Fixes: 7bb1eb45e43c ("VFS: introduce start_removing_dentry()")
Reported-by: Marc Dionne <marc.dionne@auristor.com>
Signed-off-by: David Howells <dhowells@redhat.com>
cc: NeilBrown <neil@brown.name>
cc: Paulo Alcantara <pc@manguebit.org>
cc: netfs@lists.linux.dev
cc: linux-afs@lists.infradead.org
cc: linux-fsdevel@vger.kernel.org
---
fs/cachefiles/namei.c | 1 -
1 file changed, 1 deletion(-)
diff --git a/fs/cachefiles/namei.c b/fs/cachefiles/namei.c
index bdac2f33edf3..e2023e78e4df 100644
--- a/fs/cachefiles/namei.c
+++ b/fs/cachefiles/namei.c
@@ -795,7 +795,6 @@ int cachefiles_cull(struct cachefiles_cache *cache, struct dentry *dir,
ret = cachefiles_bury_object(cache, NULL, dir, victim,
FSCACHE_OBJECT_WAS_CULLED);
- dput(victim);
if (ret < 0)
goto error;
^ permalink raw reply related [flat|nested] 6+ messages in thread
* Re: [PATCH] cachefiles: Fix excess dput() after end_removing()
2026-03-24 22:35 [PATCH] cachefiles: Fix excess dput() after end_removing() David Howells
@ 2026-03-24 22:50 ` David Howells
2026-03-25 12:57 ` Marc Dionne
2026-03-26 10:15 ` [PATCH v2] " David Howells
1 sibling, 1 reply; 6+ messages in thread
From: David Howells @ 2026-03-24 22:50 UTC (permalink / raw)
Cc: dhowells, NeilBrown, Marc Dionne, Paulo Alcantara,
Christian Brauner, netfs, linux-afs, linux-fsdevel, linux-kernel
David Howells <dhowells@redhat.com> wrote:
> Fixes: 7bb1eb45e43c ("VFS: introduce start_removing_dentry()")
Actually, this should probably be:
Fixes: bd6ede8a06e8 ("VFS/nfsd/cachefiles/ovl: introduce start_removing() and end_removing()")
^ permalink raw reply [flat|nested] 6+ messages in thread
* Re: [PATCH] cachefiles: Fix excess dput() after end_removing()
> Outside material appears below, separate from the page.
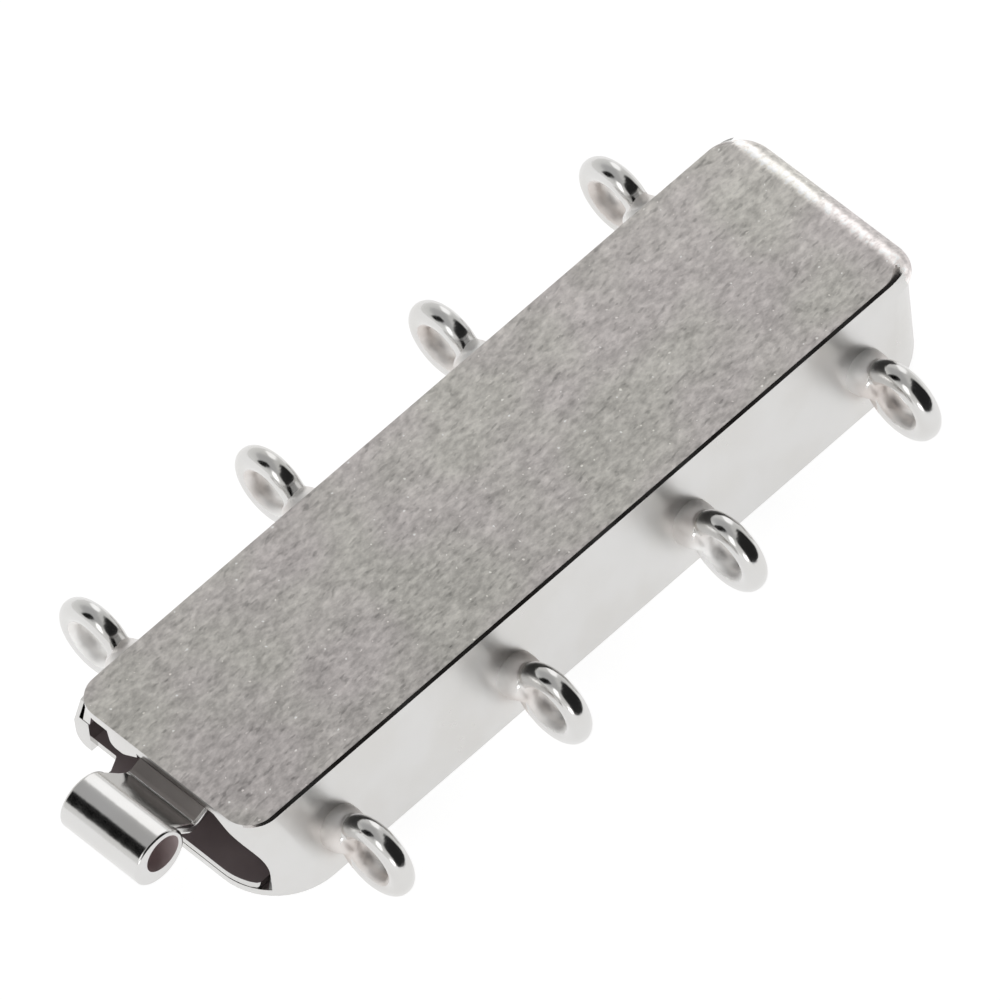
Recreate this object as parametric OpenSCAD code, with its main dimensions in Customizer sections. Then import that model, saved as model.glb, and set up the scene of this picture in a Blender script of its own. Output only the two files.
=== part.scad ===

2026-03-24 22:50 ` David Howells
@ 2026-03-25 12:57 ` Marc Dionne
2026-03-26 7:51 ` David Howells
0 siblings, 1 reply; 6+ messages in thread
From: Marc Dionne @ 2026-03-25 12:57 UTC (permalink / raw)
To: David Howells
Cc: NeilBrown, Paulo Alcantara, Christian Brauner, netfs, linux-afs,
linux-fsdevel, linux-kernel
On Tue, Mar 24, 2026 at 7:50 PM David Howells <dhowells@redhat.com> wrote:
>
> David Howells <dhowells@redhat.com> wrote:
>
> > Fixes: 7bb1eb45e43c ("VFS: introduce start_removing_dentry()")
>
> Actually, this should probably be:
>
> Fixes: bd6ede8a06e8 ("VFS/nfsd/cachefiles/ovl: introduce start_removing() and end_removing()")
I think it is the correct Fixes tag, but I'm not sure that this is
actually the right fix. 7bb1eb45e43c switched other callers of
cachefiles_bury_object to use start_removing_dentry, which gets an
additional ref, and removed the extra dget from
cachefiles_bury_object. In the cachefiles_cull case however, the
dentry is from start_removing and has a single ref on entry to
cachefiles_bury_object, which is an issue as "rep" may be used there
after end_removing may have put the last ref. So the correct is
probably for cachefiles_cull to add a dget() before the call to
cachefiles_bury_object.
Marc
^ permalink raw reply [flat|nested] 6+ messages in thread
* Re: [PATCH] cachefiles: Fix excess dput() after end_removing()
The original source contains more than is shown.